### Exercise inputs:
-- START --

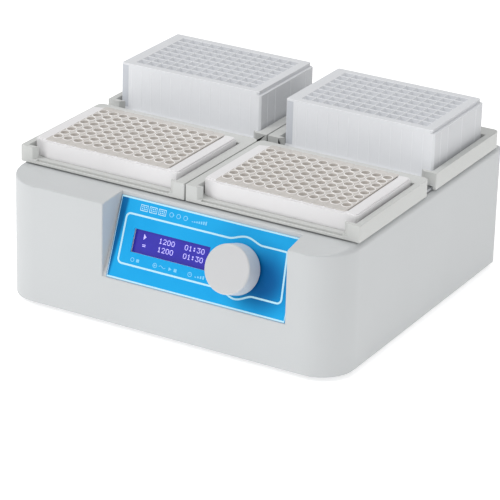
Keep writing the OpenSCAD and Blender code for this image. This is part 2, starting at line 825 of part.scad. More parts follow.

-- END --
-- START --

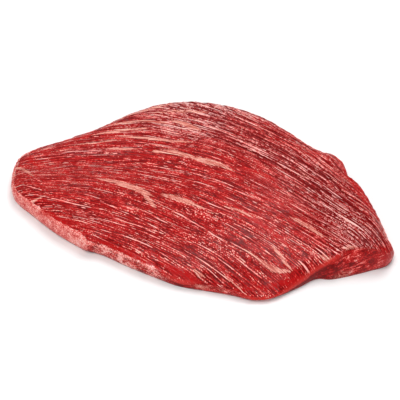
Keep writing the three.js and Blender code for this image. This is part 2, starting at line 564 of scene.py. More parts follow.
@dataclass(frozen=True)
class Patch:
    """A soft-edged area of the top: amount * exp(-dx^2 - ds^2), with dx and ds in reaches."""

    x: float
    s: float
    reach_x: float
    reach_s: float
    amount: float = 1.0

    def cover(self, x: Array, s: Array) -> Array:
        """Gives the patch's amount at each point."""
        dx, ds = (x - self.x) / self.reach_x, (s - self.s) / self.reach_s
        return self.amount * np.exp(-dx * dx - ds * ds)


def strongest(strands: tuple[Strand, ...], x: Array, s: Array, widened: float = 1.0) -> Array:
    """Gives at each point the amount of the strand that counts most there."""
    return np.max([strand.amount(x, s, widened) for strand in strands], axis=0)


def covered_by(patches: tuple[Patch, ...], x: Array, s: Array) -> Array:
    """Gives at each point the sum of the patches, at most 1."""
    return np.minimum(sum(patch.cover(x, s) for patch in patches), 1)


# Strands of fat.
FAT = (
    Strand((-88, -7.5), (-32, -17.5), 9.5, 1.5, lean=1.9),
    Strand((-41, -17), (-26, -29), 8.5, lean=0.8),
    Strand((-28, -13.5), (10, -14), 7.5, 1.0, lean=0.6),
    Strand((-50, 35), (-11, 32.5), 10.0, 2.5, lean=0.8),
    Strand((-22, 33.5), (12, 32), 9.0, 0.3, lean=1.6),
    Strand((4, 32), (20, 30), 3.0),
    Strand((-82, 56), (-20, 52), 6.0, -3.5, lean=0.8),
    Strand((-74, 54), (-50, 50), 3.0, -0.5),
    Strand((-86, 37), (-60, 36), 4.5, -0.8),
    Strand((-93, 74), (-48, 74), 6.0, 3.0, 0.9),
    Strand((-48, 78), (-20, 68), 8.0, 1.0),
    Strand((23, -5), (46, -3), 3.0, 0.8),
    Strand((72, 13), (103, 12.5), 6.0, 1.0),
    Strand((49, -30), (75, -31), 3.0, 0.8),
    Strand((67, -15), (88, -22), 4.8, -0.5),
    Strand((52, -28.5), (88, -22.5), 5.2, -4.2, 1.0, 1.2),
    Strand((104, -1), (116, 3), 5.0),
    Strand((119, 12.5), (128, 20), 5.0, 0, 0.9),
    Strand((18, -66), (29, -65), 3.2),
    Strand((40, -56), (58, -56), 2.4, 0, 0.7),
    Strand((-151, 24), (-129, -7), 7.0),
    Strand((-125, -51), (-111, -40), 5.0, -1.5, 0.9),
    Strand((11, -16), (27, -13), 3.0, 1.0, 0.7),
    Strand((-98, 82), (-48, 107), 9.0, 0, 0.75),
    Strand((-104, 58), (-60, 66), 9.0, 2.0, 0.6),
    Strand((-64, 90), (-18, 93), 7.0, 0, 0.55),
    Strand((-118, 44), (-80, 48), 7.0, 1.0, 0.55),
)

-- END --

### Objective:
Looking at the data above, return every line from the one with "Keep writing the three.js" down to the one with "return np.minimum(sum(patch.cover(x, s)", exactly and inclusively.

### Problem solution:
Keep writing the three.js and Blender code for this image. This is part 2, starting at line 564 of scene.py. More parts follow.
@dataclass(frozen=True)
class Patch:
    """A soft-edged area of the top: amount * exp(-dx^2 - ds^2), with dx and ds in reaches."""

    x: float
    s: float
    reach_x: float
    reach_s: float
    amount: float = 1.0

    def cover(self, x: Array, s: Array) -> Array:
        """Gives the patch's amount at each point."""
        dx, ds = (x - self.x) / self.reach_x, (s - self.s) / self.reach_s
        return self.amount * np.exp(-dx * dx - ds * ds)


def strongest(strands: tuple[Strand, ...], x: Array, s: Array, widened: float = 1.0) -> Array:
    """Gives at each point the amount of the strand that counts most there."""
    return np.max([strand.amount(x, s, widened) for strand in strands], axis=0)


def covered_by(patches: tuple[Patch, ...], x: Array, s: Array) -> Array:
    """Gives at each point the sum of the patches, at most 1."""
    return np.minimum(sum(patch.cover(x, s) for patch in patches), 1)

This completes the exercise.